Entries from a dataset

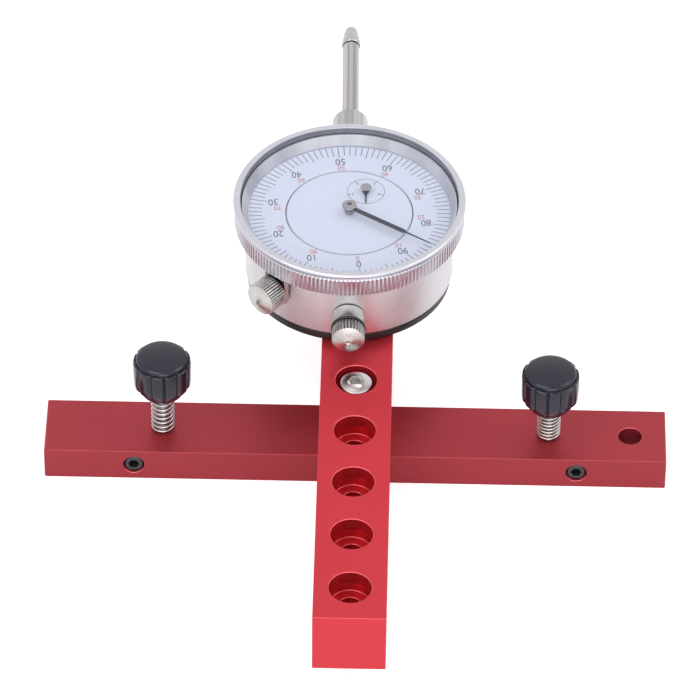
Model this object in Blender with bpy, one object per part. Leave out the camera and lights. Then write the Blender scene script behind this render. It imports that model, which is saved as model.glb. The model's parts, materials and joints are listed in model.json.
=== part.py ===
"""Mitre-slot alignment gauge: a one-inch dial indicator on an arm bolted across a mitre bar.

Metres, +Z up. The origin lies on the bar's underside, below the clamp bolt. +X runs along the bar and
+Y along the arm, towards the indicator's contact point.
"""
import math

import bmesh
import bpy
from mathutils import Matrix, Vector

# Finish of the meshes
MERGE_DISTANCE = 0.000002
SMOOTH_ANGLE = math.radians(35.0)

# Clearances
SEAT_GAP = 0.0003
RUNNING_GAP = 0.0003
CUT_OVERRUN = 0.0010

# Mitre bar
BAR_LENGTH = 0.1610
BAR_WIDTH = 0.01905
BAR_HEIGHT = 0.0094
BAR_EDGE = 0.0004
END_HOLE_DIAMETER = 0.0061
END_HOLE_INSET = 0.0093

# Knobs, their studs and springs
KNOB_INSET = 0.0305
KNOB_DIAMETER = 0.0149
KNOB_NECK_DIAMETER = 0.0076
KNOB_WAIST_DIAMETER = 0.0116
KNOB_WAIST_RISE = 0.0017
KNOB_HEIGHT = 0.0126
KNOB_DOME = 0.0009
KNOB_DISC_DIAMETER = 0.0130
KNOB_DISC_EDGE = 0.0010
KNOB_SIDE = 0.0077
KNOB_LOBES = 12
KNOB_LOBE_DEPTH = 0.0006
LEFT_SPRING_HEIGHT = 0.0120
RIGHT_SPRING_HEIGHT = 0.0096
SHORTEST_SPRING_HEIGHT = 0.0063
SPRING_OUTER_DIAMETER = 0.0062
SPRING_WIRE = 0.0006
SPRING_TURNS = 8
STUD_DIAMETER = 0.0040
STUD_IN_KNOB = 0.0060
STUD_CHAMFER = 0.0004

# Side screws and their nylon plugs
SIDE_SCREW_OFFSET = 0.0073
SIDE_SCREW_DIAMETER = 0.0050
SIDE_SCREW_LENGTH = 0.0080
SIDE_SCREW_RECESS = 0.0004
SIDE_SCREW_SOCKET = 0.0025
SIDE_SCREW_SOCKET_DEPTH = 0.0025
PLUG_RECESS = 0.0001

# Arm and its clamp bolt
ARM_FRONT = 0.0869
ARM_REAR = 0.0540
ARM_WIDTH = 0.0184
ARM_HEIGHT = 0.01783
ARM_EDGE = 0.0005
HOLE_PITCH = 0.0190
HOLE_COUNT = 5
COUNTERBORE_DIAMETER = 0.0107
BOLT_DIAMETER = 0.0050
BOLT_HEAD_DIAMETER = 0.0084
BOLT_HEAD_HEIGHT = 0.0050
BOLT_HEAD_SINK = 0.00095
BOLT_HEAD_EDGE = 0.0004
BOLT_SOCKET = 0.0040
BOLT_SOCKET_DEPTH = 0.0026
BOLT_END_RISE = 0.0020
STUD_END_RISE = 0.0008

# Indicator on the arm
DIAL_X = -0.00275
DIAL_Y = 0.04095
INDICATOR_YAW = math.radians(0.8)

# Back cover with its lug, and the lug's clamp screw
COVER_INSET = 0.00045
COVER_THICKNESS = 0.0024
LUG_THICKNESS = 0.00635
LUG_WIDTH = 0.0160
LUG_HOLE_DIAMETER = 0.00635
LUG_HOLE_DROP = 0.0080
SLOT_GAP = 0.0004
SLOT_FRONT_GAP = 0.0025
LUG_SCREW_DIAMETER = 0.0050
LUG_SCREW_HEAD_DIAMETER = 0.0095
LUG_SCREW_HEAD_HEIGHT = 0.0028
LUG_SCREW_BITE = 0.0065
LUG_SCREW_SOCKET = 0.0030
LUG_SCREW_SOCKET_DEPTH = 0.0016
COVER_SCREW_COUNT = 4
COVER_SCREW_INSET = 0.0018
COVER_SCREW_DIAMETER = 0.0018
COVER_SCREW_HEAD_DIAMETER = 0.0036
COVER_SCREW_HEAD_HEIGHT = 0.0009
COVER_SCREW_BITE = 0.0040
COVER_BOSS_DIAMETER = 0.0048
COVER_BOSS_HEIGHT = 0.0055

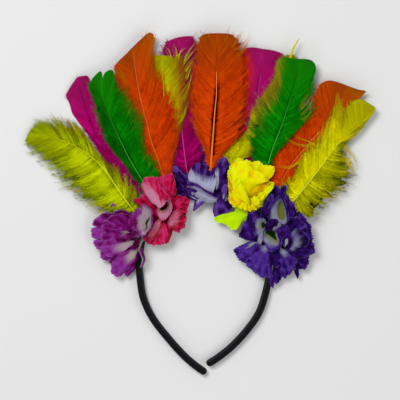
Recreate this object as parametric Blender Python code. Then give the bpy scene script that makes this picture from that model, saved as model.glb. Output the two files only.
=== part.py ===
import math

import bmesh
import bpy

# Feather headdress on a hair band, lying on its back: +X to the right, +Y towards the feather
# tips, +Z up from the surface. Tables are in millimetres, the scene is in metres.
MM = 0.001

BAND_WIDTH = 6.0
BAND_HEIGHT = 7.0
BAND_FLAT = 3.4
BAND_STEPS = 38
SEAT_GAP = 0.3
BAND_TOP = BAND_HEIGHT + SEAT_GAP

VANE_THICK = 1.0
SHAFT_HEIGHT = 1.8
SHAFT_BASE_WIDTH = 2.2
SHAFT_TIP_WIDTH = 1.1
LEVEL_STEP = 2.3
QUILL_STEPS = 3

PETAL_THICK = 1.0
PIN_RADIUS = 1.3
PIN_GAP = 0.35
CALYX_RADIUS = 4.6
CALYX_SIDES = 10

for old in list(bpy.data.objects):
    bpy.data.objects.remove(old, do_unlink=True)


def make_material(name, colour, roughness):
    material = bpy.data.materials.new(name)
    material.use_nodes = True
    shader = material.node_tree.nodes["Principled BSDF"]
    shader.inputs["Base Color"].default_value = (colour[0], colour[1], colour[2], 1.0)
    shader.inputs["Roughness"].default_value = roughness
    return material


def add_object(name, vertices, faces, material, smooth):
    mesh = bpy.data.meshes.new(name)
    mesh.from_pydata([(x * MM, y * MM, z * MM) for x, y, z in vertices], [], faces)
    work = bmesh.new()
    work.from_mesh(mesh)
    bmesh.ops.remove_doubles(work, verts=work.verts, dist=1e-7)
    bmesh.ops.recalc_face_normals(work, faces=work.faces)
    bmesh.ops.triangulate(work, faces=work.faces)
    work.to_mesh(mesh)
    work.free()
    for polygon in mesh.polygons:
        polygon.use_smooth = smooth
    mesh.materials.append(material)
    made = bpy.data.objects.new(name, mesh)
    bpy.context.scene.collection.objects.link(made)
    return made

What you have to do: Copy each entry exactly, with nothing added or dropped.

Response to the task:
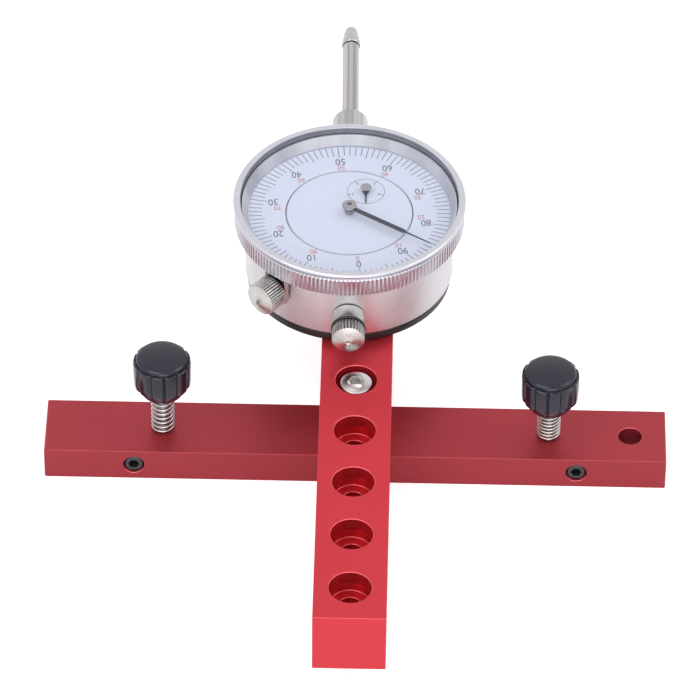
Model this object in Blender with bpy, one object per part. Leave out the camera and lights. Then write the Blender scene script behind this render. It imports that model, which is saved as model.glb. The model's parts, materials and joints are listed in model.json.
=== part.py ===
"""Mitre-slot alignment gauge: a one-inch dial indicator on an arm bolted across a mitre bar.

Metres, +Z up. The origin lies on the bar's underside, below the clamp bolt. +X runs along the bar and
+Y along the arm, towards the indicator's contact point.
"""
import math

import bmesh
import bpy
from mathutils import Matrix, Vector

# Finish of the meshes
MERGE_DISTANCE = 0.000002
SMOOTH_ANGLE = math.radians(35.0)

# Clearances
SEAT_GAP = 0.0003
RUNNING_GAP = 0.0003
CUT_OVERRUN = 0.0010

# Mitre bar
BAR_LENGTH = 0.1610
BAR_WIDTH = 0.01905
BAR_HEIGHT = 0.0094
BAR_EDGE = 0.0004
END_HOLE_DIAMETER = 0.0061
END_HOLE_INSET = 0.0093

# Knobs, their studs and springs
KNOB_INSET = 0.0305
KNOB_DIAMETER = 0.0149
KNOB_NECK_DIAMETER = 0.0076
KNOB_WAIST_DIAMETER = 0.0116
KNOB_WAIST_RISE = 0.0017
KNOB_HEIGHT = 0.0126
KNOB_DOME = 0.0009
KNOB_DISC_DIAMETER = 0.0130
KNOB_DISC_EDGE = 0.0010
KNOB_SIDE = 0.0077
KNOB_LOBES = 12
KNOB_LOBE_DEPTH = 0.0006
LEFT_SPRING_HEIGHT = 0.0120
RIGHT_SPRING_HEIGHT = 0.0096
SHORTEST_SPRING_HEIGHT = 0.0063
SPRING_OUTER_DIAMETER = 0.0062
SPRING_WIRE = 0.0006
SPRING_TURNS = 8
STUD_DIAMETER = 0.0040
STUD_IN_KNOB = 0.0060
STUD_CHAMFER = 0.0004

# Side screws and their nylon plugs
SIDE_SCREW_OFFSET = 0.0073
SIDE_SCREW_DIAMETER = 0.0050
SIDE_SCREW_LENGTH = 0.0080
SIDE_SCREW_RECESS = 0.0004
SIDE_SCREW_SOCKET = 0.0025
SIDE_SCREW_SOCKET_DEPTH = 0.0025
PLUG_RECESS = 0.0001

# Arm and its clamp bolt
ARM_FRONT = 0.0869
ARM_REAR = 0.0540
ARM_WIDTH = 0.0184
ARM_HEIGHT = 0.01783
ARM_EDGE = 0.0005
HOLE_PITCH = 0.0190
HOLE_COUNT = 5
COUNTERBORE_DIAMETER = 0.0107
BOLT_DIAMETER = 0.0050
BOLT_HEAD_DIAMETER = 0.0084
BOLT_HEAD_HEIGHT = 0.0050
BOLT_HEAD_SINK = 0.00095
BOLT_HEAD_EDGE = 0.0004
BOLT_SOCKET = 0.0040
BOLT_SOCKET_DEPTH = 0.0026
BOLT_END_RISE = 0.0020
STUD_END_RISE = 0.0008

# Indicator on the arm
DIAL_X = -0.00275
DIAL_Y = 0.04095
INDICATOR_YAW = math.radians(0.8)

# Back cover with its lug, and the lug's clamp screw
COVER_INSET = 0.00045
COVER_THICKNESS = 0.0024
LUG_THICKNESS = 0.00635
LUG_WIDTH = 0.0160
LUG_HOLE_DIAMETER = 0.00635
LUG_HOLE_DROP = 0.0080
SLOT_GAP = 0.0004
SLOT_FRONT_GAP = 0.0025
LUG_SCREW_DIAMETER = 0.0050
LUG_SCREW_HEAD_DIAMETER = 0.0095
LUG_SCREW_HEAD_HEIGHT = 0.0028
LUG_SCREW_BITE = 0.0065
LUG_SCREW_SOCKET = 0.0030
LUG_SCREW_SOCKET_DEPTH = 0.0016
COVER_SCREW_COUNT = 4
COVER_SCREW_INSET = 0.0018
COVER_SCREW_DIAMETER = 0.0018
COVER_SCREW_HEAD_DIAMETER = 0.0036
COVER_SCREW_HEAD_HEIGHT = 0.0009
COVER_SCREW_BITE = 0.0040
COVER_BOSS_DIAMETER = 0.0048
COVER_BOSS_HEIGHT = 0.0055

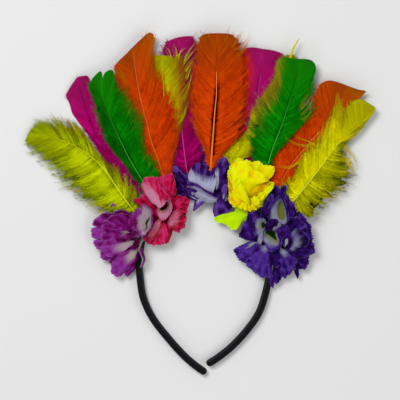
Recreate this object as parametric Blender Python code. Then give the bpy scene script that makes this picture from that model, saved as model.glb. Output the two files only.
=== part.py ===
import math

import bmesh
import bpy

# Feather headdress on a hair band, lying on its back: +X to the right, +Y towards the feather
# tips, +Z up from the surface. Tables are in millimetres, the scene is in metres.
MM = 0.001

BAND_WIDTH = 6.0
BAND_HEIGHT = 7.0
BAND_FLAT = 3.4
BAND_STEPS = 38
SEAT_GAP = 0.3
BAND_TOP = BAND_HEIGHT + SEAT_GAP

VANE_THICK = 1.0
SHAFT_HEIGHT = 1.8
SHAFT_BASE_WIDTH = 2.2
SHAFT_TIP_WIDTH = 1.1
LEVEL_STEP = 2.3
QUILL_STEPS = 3

PETAL_THICK = 1.0
PIN_RADIUS = 1.3
PIN_GAP = 0.35
CALYX_RADIUS = 4.6
CALYX_SIDES = 10

for old in list(bpy.data.objects):
    bpy.data.objects.remove(old, do_unlink=True)


def make_material(name, colour, roughness):
    material = bpy.data.materials.new(name)
    material.use_nodes = True
    shader = material.node_tree.nodes["Principled BSDF"]
    shader.inputs["Base Color"].default_value = (colour[0], colour[1], colour[2], 1.0)
    shader.inputs["Roughness"].default_value = roughness
    return material


def add_object(name, vertices, faces, material, smooth):
    mesh = bpy.data.meshes.new(name)
    mesh.from_pydata([(x * MM, y * MM, z * MM) for x, y, z in vertices], [], faces)
    work = bmesh.new()
    work.from_mesh(mesh)
    bmesh.ops.remove_doubles(work, verts=work.verts, dist=1e-7)
    bmesh.ops.recalc_face_normals(work, faces=work.faces)
    bmesh.ops.triangulate(work, faces=work.faces)
    work.to_mesh(mesh)
    work.free()
    for polygon in mesh.polygons:
        polygon.use_smooth = smooth
    mesh.materials.append(material)
    made = bpy.data.objects.new(name, mesh)
    bpy.context.scene.collection.objects.link(made)
    return made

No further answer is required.